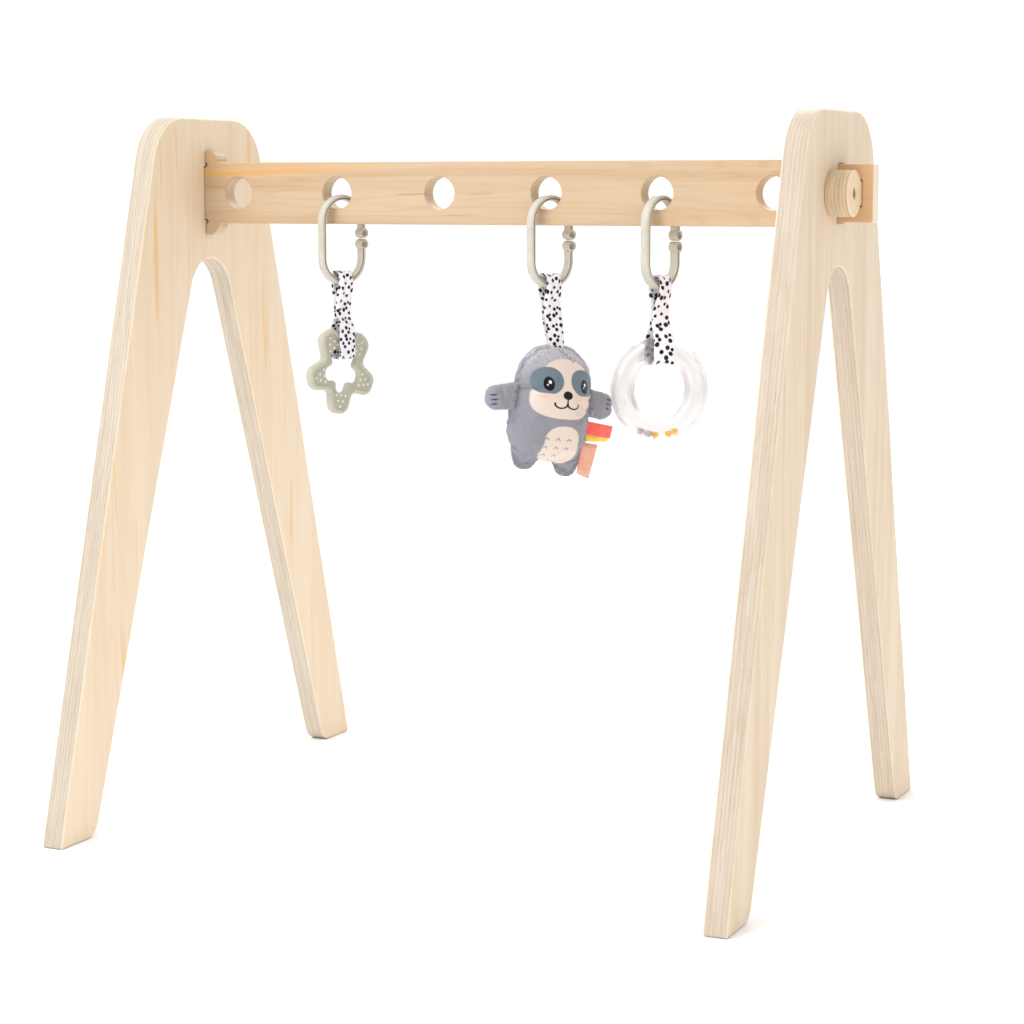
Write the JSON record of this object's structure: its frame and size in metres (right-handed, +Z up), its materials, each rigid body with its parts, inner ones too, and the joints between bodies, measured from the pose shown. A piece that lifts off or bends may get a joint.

::::::::

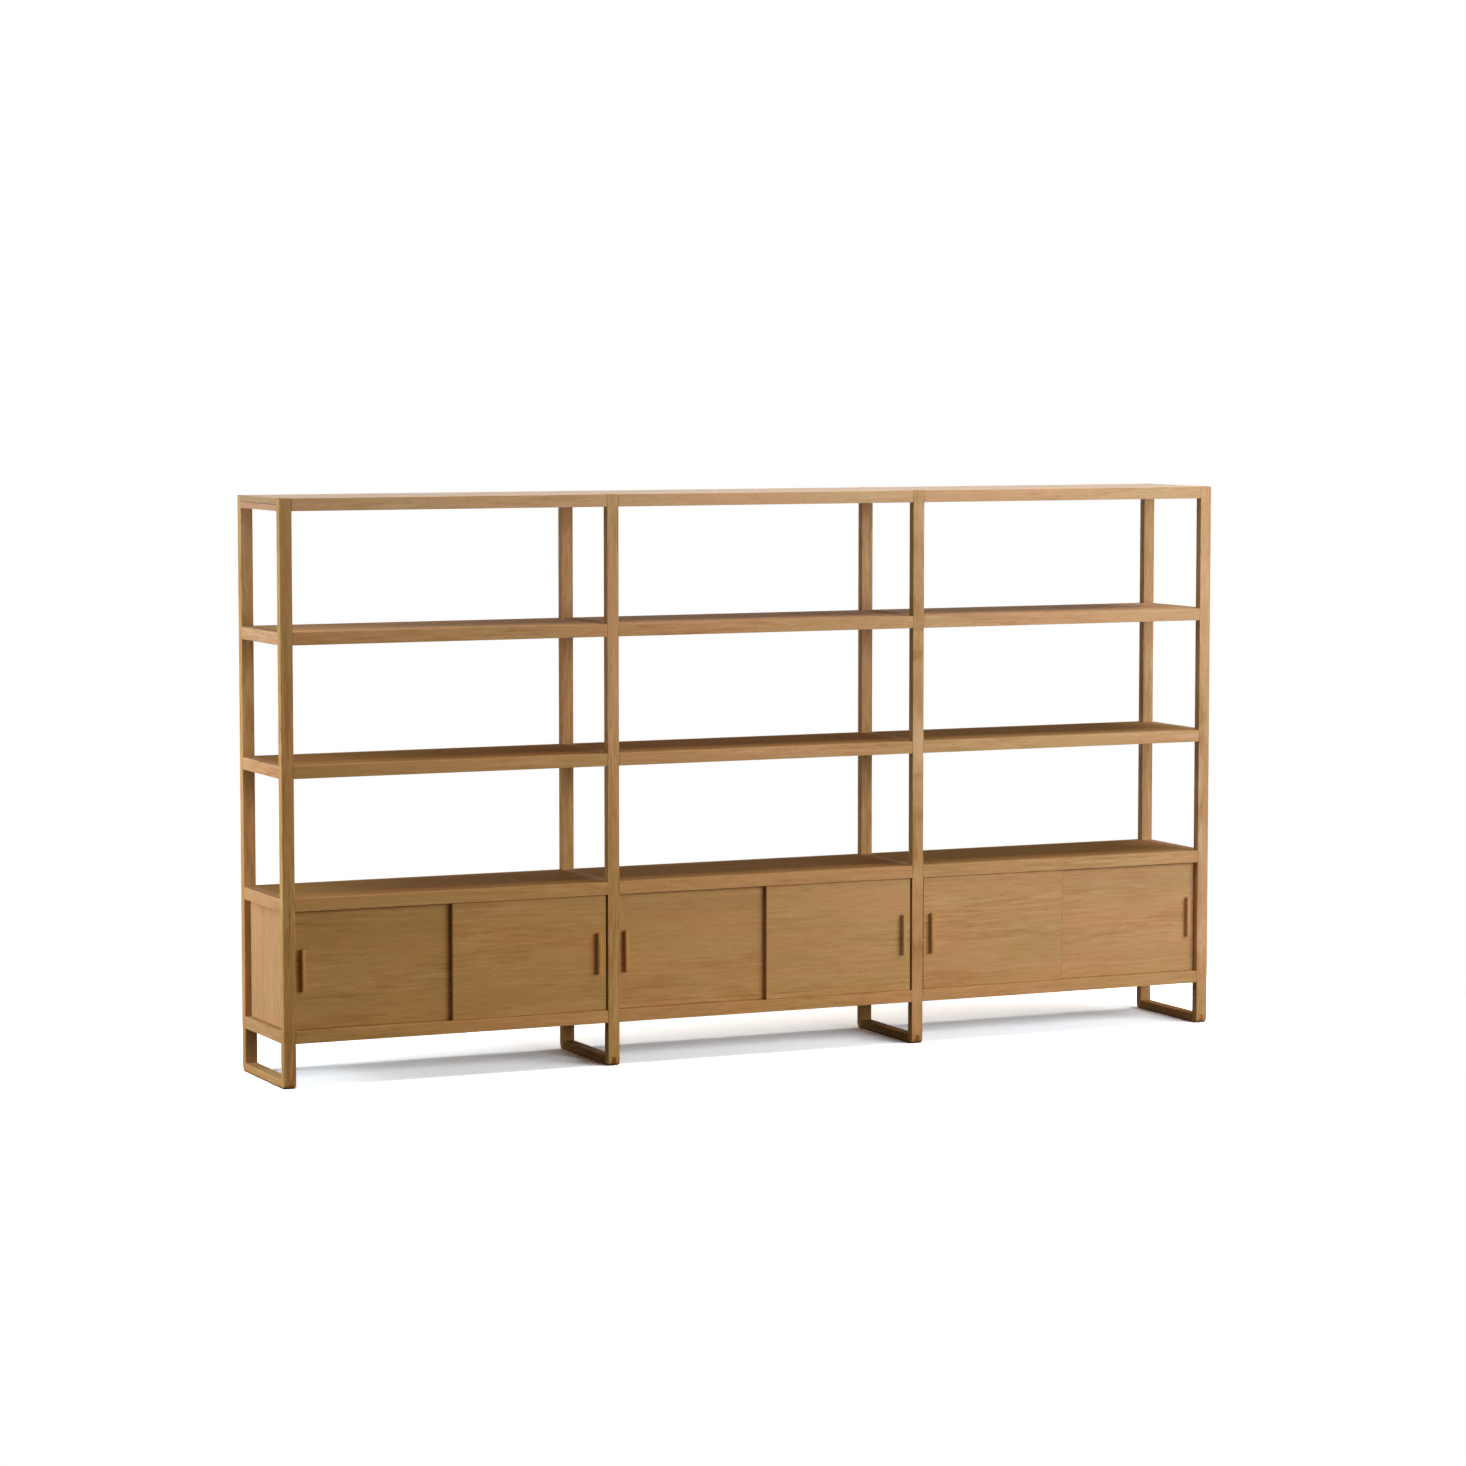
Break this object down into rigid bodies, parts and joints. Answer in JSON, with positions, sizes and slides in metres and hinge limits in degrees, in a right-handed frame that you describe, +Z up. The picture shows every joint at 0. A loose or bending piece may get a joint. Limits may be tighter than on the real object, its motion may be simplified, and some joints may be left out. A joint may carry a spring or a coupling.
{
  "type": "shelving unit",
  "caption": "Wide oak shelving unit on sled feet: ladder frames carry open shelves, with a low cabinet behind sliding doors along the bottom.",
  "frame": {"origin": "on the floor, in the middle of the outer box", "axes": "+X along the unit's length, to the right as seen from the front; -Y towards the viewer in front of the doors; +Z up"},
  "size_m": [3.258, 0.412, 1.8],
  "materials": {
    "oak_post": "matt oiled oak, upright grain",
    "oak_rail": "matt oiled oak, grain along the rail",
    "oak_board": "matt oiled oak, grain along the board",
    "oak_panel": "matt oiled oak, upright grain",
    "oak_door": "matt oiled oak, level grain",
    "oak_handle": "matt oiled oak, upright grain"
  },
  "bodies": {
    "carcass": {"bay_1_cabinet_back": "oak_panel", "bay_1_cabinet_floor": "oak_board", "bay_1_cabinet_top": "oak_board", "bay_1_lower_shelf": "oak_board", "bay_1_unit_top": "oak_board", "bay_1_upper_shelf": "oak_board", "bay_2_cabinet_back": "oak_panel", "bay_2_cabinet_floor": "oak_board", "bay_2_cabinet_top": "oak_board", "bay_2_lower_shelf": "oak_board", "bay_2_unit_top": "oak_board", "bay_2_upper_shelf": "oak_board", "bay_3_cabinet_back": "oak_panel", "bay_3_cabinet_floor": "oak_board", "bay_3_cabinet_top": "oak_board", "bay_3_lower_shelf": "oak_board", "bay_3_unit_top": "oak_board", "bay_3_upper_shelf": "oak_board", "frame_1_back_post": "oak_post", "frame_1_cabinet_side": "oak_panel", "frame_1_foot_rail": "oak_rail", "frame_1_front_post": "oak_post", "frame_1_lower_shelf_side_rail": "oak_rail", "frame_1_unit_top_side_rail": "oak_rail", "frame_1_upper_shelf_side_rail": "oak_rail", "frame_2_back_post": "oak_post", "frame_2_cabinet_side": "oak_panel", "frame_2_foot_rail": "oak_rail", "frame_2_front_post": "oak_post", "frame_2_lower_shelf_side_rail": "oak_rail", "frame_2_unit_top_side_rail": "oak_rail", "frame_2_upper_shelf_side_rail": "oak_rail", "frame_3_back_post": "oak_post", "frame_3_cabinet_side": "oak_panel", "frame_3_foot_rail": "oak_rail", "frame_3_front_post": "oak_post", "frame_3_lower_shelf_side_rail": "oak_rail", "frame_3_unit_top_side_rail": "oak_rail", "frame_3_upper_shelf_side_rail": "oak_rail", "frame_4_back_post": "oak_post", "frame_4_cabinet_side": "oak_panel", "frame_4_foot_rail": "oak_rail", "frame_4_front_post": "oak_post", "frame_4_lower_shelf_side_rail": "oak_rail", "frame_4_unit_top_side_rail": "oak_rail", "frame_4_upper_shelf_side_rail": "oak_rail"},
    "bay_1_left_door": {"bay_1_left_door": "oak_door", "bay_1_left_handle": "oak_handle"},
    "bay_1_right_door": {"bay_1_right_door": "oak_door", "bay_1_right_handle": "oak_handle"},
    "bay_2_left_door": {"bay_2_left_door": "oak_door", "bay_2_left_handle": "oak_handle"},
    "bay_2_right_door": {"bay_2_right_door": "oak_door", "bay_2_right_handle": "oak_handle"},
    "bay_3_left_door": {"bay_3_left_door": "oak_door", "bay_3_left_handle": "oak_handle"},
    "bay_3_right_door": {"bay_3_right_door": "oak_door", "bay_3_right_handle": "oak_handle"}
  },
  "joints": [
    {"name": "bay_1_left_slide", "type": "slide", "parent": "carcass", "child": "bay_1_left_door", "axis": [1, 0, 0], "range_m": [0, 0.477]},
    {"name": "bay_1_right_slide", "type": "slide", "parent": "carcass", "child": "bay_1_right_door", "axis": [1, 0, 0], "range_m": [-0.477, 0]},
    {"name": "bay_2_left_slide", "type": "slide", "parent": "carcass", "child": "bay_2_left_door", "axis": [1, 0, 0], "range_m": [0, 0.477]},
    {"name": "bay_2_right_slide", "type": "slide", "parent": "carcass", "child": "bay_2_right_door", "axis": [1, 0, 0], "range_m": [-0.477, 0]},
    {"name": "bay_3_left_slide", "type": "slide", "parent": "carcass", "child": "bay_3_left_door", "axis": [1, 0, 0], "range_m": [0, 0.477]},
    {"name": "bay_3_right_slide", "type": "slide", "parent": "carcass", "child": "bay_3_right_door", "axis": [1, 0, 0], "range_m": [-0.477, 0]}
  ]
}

::::::::

AIM OF THE EXERCISE:
Each line that has the word "this" counts once. How many such lines are in the data? Give the number alone.

PROBLEM SOLUTION:
2